- _DIRECTIVE_
Would you output the whole listing below, exactly as it reads?
-- Start COLLECTED MATERIAL --
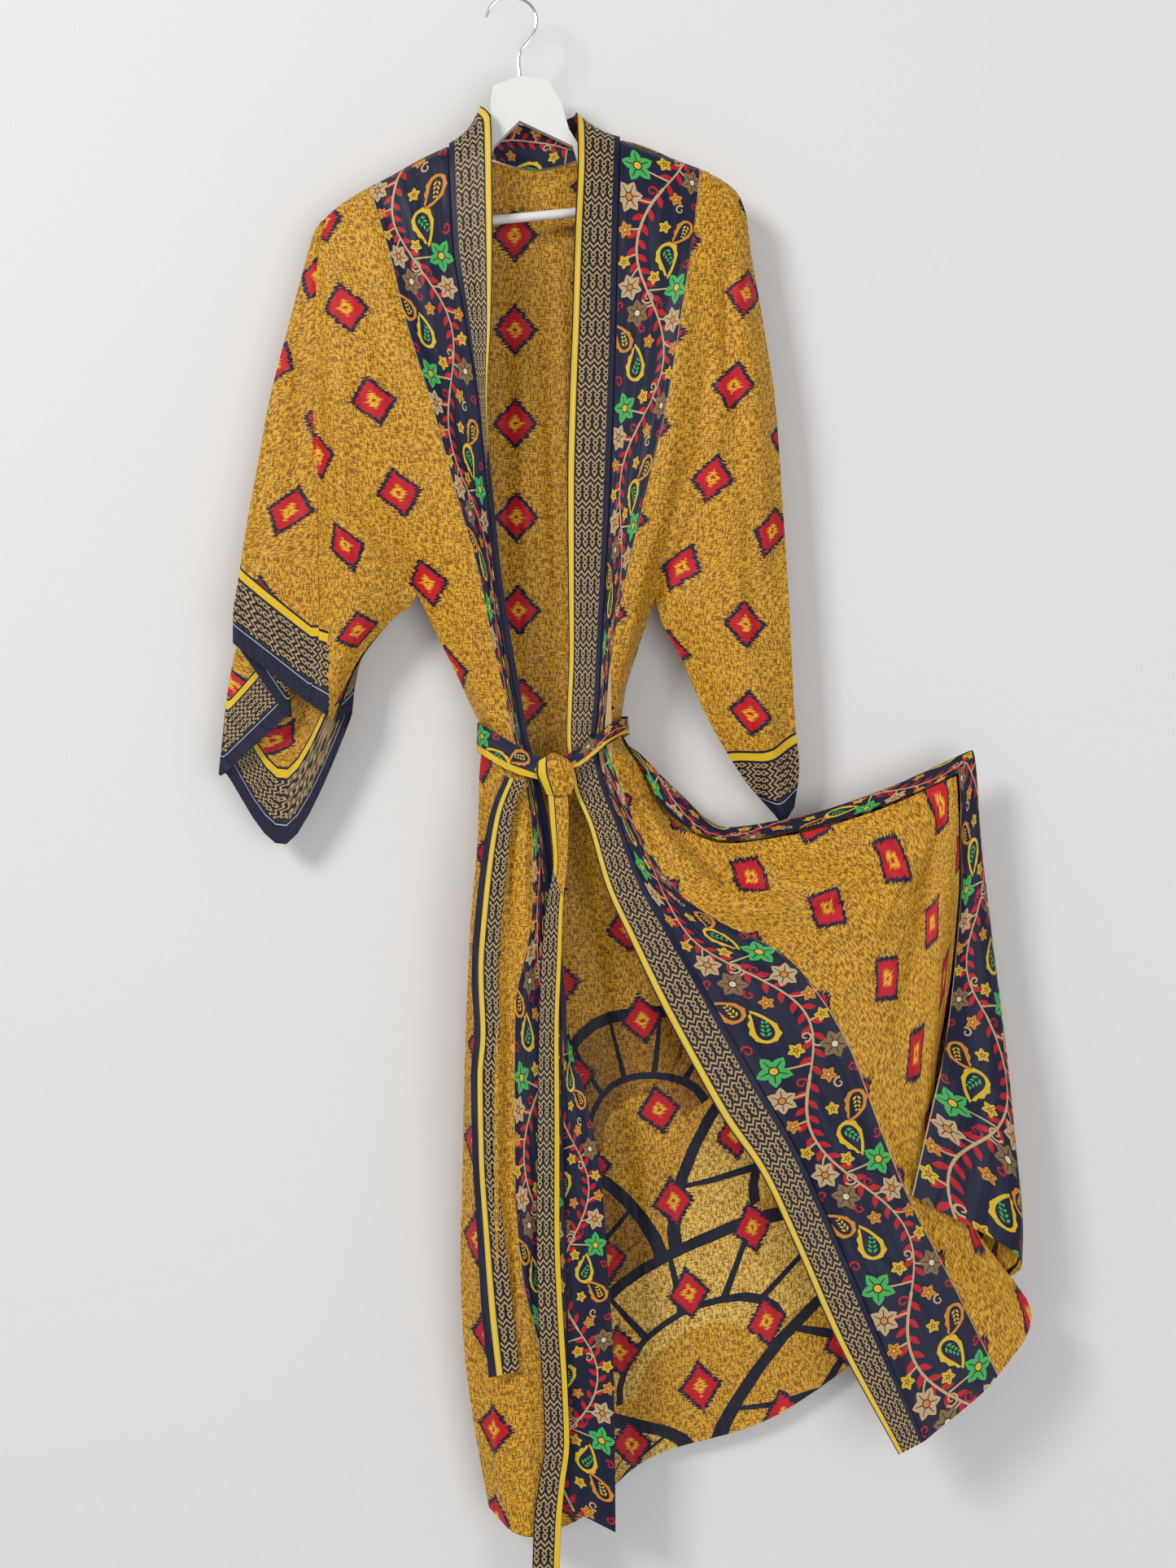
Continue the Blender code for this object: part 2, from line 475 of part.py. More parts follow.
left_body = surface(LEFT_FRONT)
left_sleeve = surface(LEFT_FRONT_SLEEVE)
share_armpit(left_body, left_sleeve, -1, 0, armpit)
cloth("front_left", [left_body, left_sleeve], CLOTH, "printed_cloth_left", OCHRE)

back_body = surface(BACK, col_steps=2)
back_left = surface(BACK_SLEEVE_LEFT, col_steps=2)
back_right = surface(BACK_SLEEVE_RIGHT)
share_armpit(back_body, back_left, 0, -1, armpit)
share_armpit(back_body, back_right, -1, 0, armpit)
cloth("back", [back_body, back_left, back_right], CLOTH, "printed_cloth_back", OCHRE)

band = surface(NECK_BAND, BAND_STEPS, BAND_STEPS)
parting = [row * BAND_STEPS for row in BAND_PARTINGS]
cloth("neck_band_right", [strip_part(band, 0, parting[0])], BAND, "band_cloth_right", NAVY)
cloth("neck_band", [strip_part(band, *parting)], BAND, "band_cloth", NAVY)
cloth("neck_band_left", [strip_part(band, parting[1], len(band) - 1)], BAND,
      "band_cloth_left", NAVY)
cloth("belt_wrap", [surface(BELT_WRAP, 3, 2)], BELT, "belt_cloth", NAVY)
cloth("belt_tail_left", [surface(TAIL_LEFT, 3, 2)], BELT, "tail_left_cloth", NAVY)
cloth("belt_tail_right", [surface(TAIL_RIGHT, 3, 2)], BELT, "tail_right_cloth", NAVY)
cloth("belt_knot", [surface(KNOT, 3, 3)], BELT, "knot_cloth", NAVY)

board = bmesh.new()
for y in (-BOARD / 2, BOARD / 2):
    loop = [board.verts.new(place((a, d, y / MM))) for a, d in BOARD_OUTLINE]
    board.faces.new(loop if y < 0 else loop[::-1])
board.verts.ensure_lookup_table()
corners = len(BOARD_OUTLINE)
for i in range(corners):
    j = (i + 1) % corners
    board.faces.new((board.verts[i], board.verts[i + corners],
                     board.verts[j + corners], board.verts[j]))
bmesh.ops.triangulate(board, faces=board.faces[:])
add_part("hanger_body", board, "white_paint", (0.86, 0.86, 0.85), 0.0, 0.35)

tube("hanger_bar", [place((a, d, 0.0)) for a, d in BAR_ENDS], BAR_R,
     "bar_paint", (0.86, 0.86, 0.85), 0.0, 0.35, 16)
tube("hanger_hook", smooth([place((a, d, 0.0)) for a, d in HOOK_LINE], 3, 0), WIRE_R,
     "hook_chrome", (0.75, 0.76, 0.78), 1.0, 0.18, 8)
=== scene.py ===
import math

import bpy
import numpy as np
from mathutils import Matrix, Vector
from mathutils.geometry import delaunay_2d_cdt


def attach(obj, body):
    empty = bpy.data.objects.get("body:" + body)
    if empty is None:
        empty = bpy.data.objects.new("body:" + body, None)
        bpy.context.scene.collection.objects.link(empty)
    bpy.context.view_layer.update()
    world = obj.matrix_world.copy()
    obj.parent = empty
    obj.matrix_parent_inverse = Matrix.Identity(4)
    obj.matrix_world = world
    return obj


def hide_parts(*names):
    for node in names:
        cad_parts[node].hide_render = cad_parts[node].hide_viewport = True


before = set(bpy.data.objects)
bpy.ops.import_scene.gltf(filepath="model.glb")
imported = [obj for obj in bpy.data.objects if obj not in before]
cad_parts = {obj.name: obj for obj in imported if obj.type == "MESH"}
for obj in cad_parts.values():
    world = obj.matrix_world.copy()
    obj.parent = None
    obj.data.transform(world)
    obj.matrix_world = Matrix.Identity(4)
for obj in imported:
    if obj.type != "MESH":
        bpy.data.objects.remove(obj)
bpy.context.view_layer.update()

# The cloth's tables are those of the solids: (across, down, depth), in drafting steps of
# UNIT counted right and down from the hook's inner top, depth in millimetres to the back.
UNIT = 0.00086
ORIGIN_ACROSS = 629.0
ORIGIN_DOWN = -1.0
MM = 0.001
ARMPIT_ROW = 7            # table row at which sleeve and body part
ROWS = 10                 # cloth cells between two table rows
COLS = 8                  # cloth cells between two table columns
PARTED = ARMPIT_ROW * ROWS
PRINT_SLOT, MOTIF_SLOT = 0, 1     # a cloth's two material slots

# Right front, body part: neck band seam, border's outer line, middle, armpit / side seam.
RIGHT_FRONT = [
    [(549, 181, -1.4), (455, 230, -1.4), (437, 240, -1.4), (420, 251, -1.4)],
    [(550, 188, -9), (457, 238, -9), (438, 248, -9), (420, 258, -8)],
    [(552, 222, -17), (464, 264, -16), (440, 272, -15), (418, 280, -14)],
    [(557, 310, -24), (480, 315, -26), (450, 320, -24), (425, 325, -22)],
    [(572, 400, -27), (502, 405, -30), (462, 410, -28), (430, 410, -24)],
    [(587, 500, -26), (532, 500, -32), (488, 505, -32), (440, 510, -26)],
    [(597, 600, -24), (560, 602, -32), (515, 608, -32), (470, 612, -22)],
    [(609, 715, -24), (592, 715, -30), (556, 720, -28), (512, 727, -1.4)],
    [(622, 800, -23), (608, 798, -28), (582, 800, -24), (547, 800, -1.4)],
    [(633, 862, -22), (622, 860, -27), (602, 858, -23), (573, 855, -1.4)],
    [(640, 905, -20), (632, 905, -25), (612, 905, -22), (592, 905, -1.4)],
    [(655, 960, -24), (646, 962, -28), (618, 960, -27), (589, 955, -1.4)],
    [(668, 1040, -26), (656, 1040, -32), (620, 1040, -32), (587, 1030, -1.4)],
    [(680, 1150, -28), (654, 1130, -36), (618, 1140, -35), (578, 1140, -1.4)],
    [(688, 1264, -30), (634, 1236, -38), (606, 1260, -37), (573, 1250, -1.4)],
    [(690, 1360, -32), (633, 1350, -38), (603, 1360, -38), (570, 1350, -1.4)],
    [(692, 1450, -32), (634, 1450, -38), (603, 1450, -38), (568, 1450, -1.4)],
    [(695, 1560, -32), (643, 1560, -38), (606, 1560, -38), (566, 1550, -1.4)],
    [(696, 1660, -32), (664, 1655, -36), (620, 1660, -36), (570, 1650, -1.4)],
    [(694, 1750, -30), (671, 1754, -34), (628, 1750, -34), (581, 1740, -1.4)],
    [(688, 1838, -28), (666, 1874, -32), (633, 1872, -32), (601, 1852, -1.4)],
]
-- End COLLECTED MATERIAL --
- _CORRECT RESPONSE_
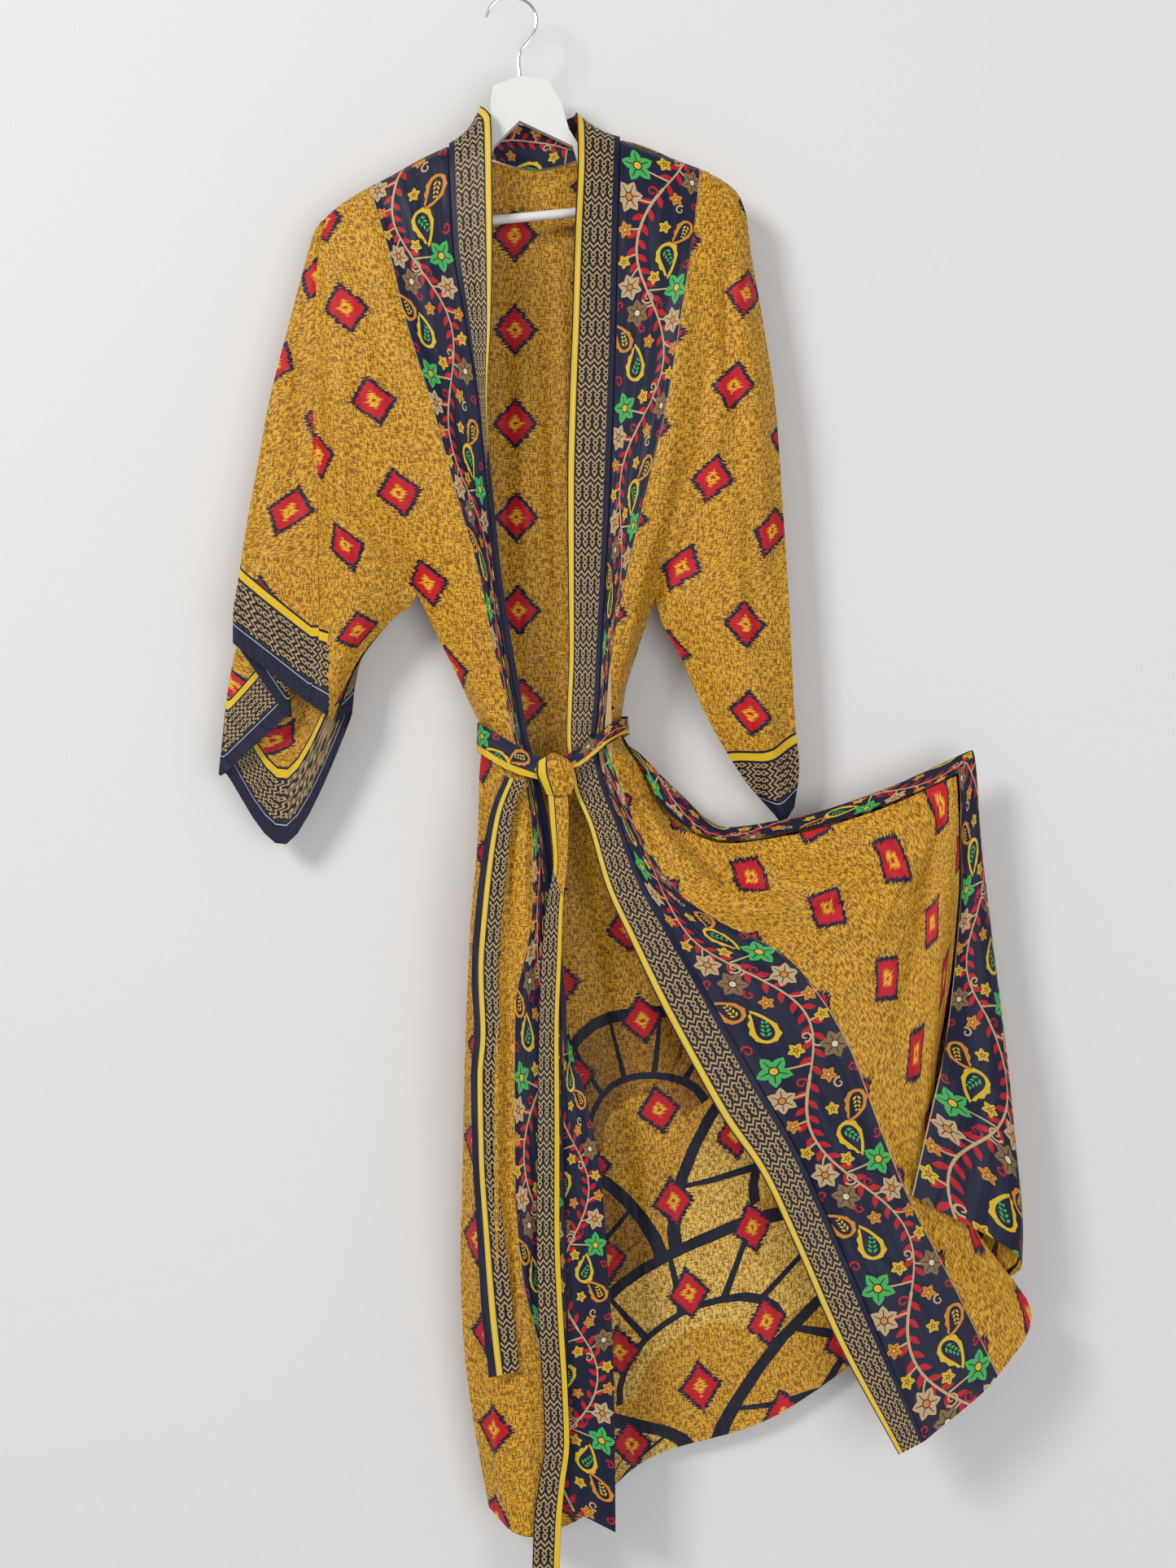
Continue the Blender code for this object: part 2, from line 475 of part.py. More parts follow.
left_body = surface(LEFT_FRONT)
left_sleeve = surface(LEFT_FRONT_SLEEVE)
share_armpit(left_body, left_sleeve, -1, 0, armpit)
cloth("front_left", [left_body, left_sleeve], CLOTH, "printed_cloth_left", OCHRE)

back_body = surface(BACK, col_steps=2)
back_left = surface(BACK_SLEEVE_LEFT, col_steps=2)
back_right = surface(BACK_SLEEVE_RIGHT)
share_armpit(back_body, back_left, 0, -1, armpit)
share_armpit(back_body, back_right, -1, 0, armpit)
cloth("back", [back_body, back_left, back_right], CLOTH, "printed_cloth_back", OCHRE)

band = surface(NECK_BAND, BAND_STEPS, BAND_STEPS)
parting = [row * BAND_STEPS for row in BAND_PARTINGS]
cloth("neck_band_right", [strip_part(band, 0, parting[0])], BAND, "band_cloth_right", NAVY)
cloth("neck_band", [strip_part(band, *parting)], BAND, "band_cloth", NAVY)
cloth("neck_band_left", [strip_part(band, parting[1], len(band) - 1)], BAND,
      "band_cloth_left", NAVY)
cloth("belt_wrap", [surface(BELT_WRAP, 3, 2)], BELT, "belt_cloth", NAVY)
cloth("belt_tail_left", [surface(TAIL_LEFT, 3, 2)], BELT, "tail_left_cloth", NAVY)
cloth("belt_tail_right", [surface(TAIL_RIGHT, 3, 2)], BELT, "tail_right_cloth", NAVY)
cloth("belt_knot", [surface(KNOT, 3, 3)], BELT, "knot_cloth", NAVY)

board = bmesh.new()
for y in (-BOARD / 2, BOARD / 2):
    loop = [board.verts.new(place((a, d, y / MM))) for a, d in BOARD_OUTLINE]
    board.faces.new(loop if y < 0 else loop[::-1])
board.verts.ensure_lookup_table()
corners = len(BOARD_OUTLINE)
for i in range(corners):
    j = (i + 1) % corners
    board.faces.new((board.verts[i], board.verts[i + corners],
                     board.verts[j + corners], board.verts[j]))
bmesh.ops.triangulate(board, faces=board.faces[:])
add_part("hanger_body", board, "white_paint", (0.86, 0.86, 0.85), 0.0, 0.35)

tube("hanger_bar", [place((a, d, 0.0)) for a, d in BAR_ENDS], BAR_R,
     "bar_paint", (0.86, 0.86, 0.85), 0.0, 0.35, 16)
tube("hanger_hook", smooth([place((a, d, 0.0)) for a, d in HOOK_LINE], 3, 0), WIRE_R,
     "hook_chrome", (0.75, 0.76, 0.78), 1.0, 0.18, 8)
=== scene.py ===
import math

import bpy
import numpy as np
from mathutils import Matrix, Vector
from mathutils.geometry import delaunay_2d_cdt


def attach(obj, body):
    empty = bpy.data.objects.get("body:" + body)
    if empty is None:
        empty = bpy.data.objects.new("body:" + body, None)
        bpy.context.scene.collection.objects.link(empty)
    bpy.context.view_layer.update()
    world = obj.matrix_world.copy()
    obj.parent = empty
    obj.matrix_parent_inverse = Matrix.Identity(4)
    obj.matrix_world = world
    return obj


def hide_parts(*names):
    for node in names:
        cad_parts[node].hide_render = cad_parts[node].hide_viewport = True


before = set(bpy.data.objects)
bpy.ops.import_scene.gltf(filepath="model.glb")
imported = [obj for obj in bpy.data.objects if obj not in before]
cad_parts = {obj.name: obj for obj in imported if obj.type == "MESH"}
for obj in cad_parts.values():
    world = obj.matrix_world.copy()
    obj.parent = None
    obj.data.transform(world)
    obj.matrix_world = Matrix.Identity(4)
for obj in imported:
    if obj.type != "MESH":
        bpy.data.objects.remove(obj)
bpy.context.view_layer.update()

# The cloth's tables are those of the solids: (across, down, depth), in drafting steps of
# UNIT counted right and down from the hook's inner top, depth in millimetres to the back.
UNIT = 0.00086
ORIGIN_ACROSS = 629.0
ORIGIN_DOWN = -1.0
MM = 0.001
ARMPIT_ROW = 7            # table row at which sleeve and body part
ROWS = 10                 # cloth cells between two table rows
COLS = 8                  # cloth cells between two table columns
PARTED = ARMPIT_ROW * ROWS
PRINT_SLOT, MOTIF_SLOT = 0, 1     # a cloth's two material slots

# Right front, body part: neck band seam, border's outer line, middle, armpit / side seam.
RIGHT_FRONT = [
    [(549, 181, -1.4), (455, 230, -1.4), (437, 240, -1.4), (420, 251, -1.4)],
    [(550, 188, -9), (457, 238, -9), (438, 248, -9), (420, 258, -8)],
    [(552, 222, -17), (464, 264, -16), (440, 272, -15), (418, 280, -14)],
    [(557, 310, -24), (480, 315, -26), (450, 320, -24), (425, 325, -22)],
    [(572, 400, -27), (502, 405, -30), (462, 410, -28), (430, 410, -24)],
    [(587, 500, -26), (532, 500, -32), (488, 505, -32), (440, 510, -26)],
    [(597, 600, -24), (560, 602, -32), (515, 608, -32), (470, 612, -22)],
    [(609, 715, -24), (592, 715, -30), (556, 720, -28), (512, 727, -1.4)],
    [(622, 800, -23), (608, 798, -28), (582, 800, -24), (547, 800, -1.4)],
    [(633, 862, -22), (622, 860, -27), (602, 858, -23), (573, 855, -1.4)],
    [(640, 905, -20), (632, 905, -25), (612, 905, -22), (592, 905, -1.4)],
    [(655, 960, -24), (646, 962, -28), (618, 960, -27), (589, 955, -1.4)],
    [(668, 1040, -26), (656, 1040, -32), (620, 1040, -32), (587, 1030, -1.4)],
    [(680, 1150, -28), (654, 1130, -36), (618, 1140, -35), (578, 1140, -1.4)],
    [(688, 1264, -30), (634, 1236, -38), (606, 1260, -37), (573, 1250, -1.4)],
    [(690, 1360, -32), (633, 1350, -38), (603, 1360, -38), (570, 1350, -1.4)],
    [(692, 1450, -32), (634, 1450, -38), (603, 1450, -38), (568, 1450, -1.4)],
    [(695, 1560, -32), (643, 1560, -38), (606, 1560, -38), (566, 1550, -1.4)],
    [(696, 1660, -32), (664, 1655, -36), (620, 1660, -36), (570, 1650, -1.4)],
    [(694, 1750, -30), (671, 1754, -34), (628, 1750, -34), (581, 1740, -1.4)],
    [(688, 1838, -28), (666, 1874, -32), (633, 1872, -32), (601, 1852, -1.4)],
]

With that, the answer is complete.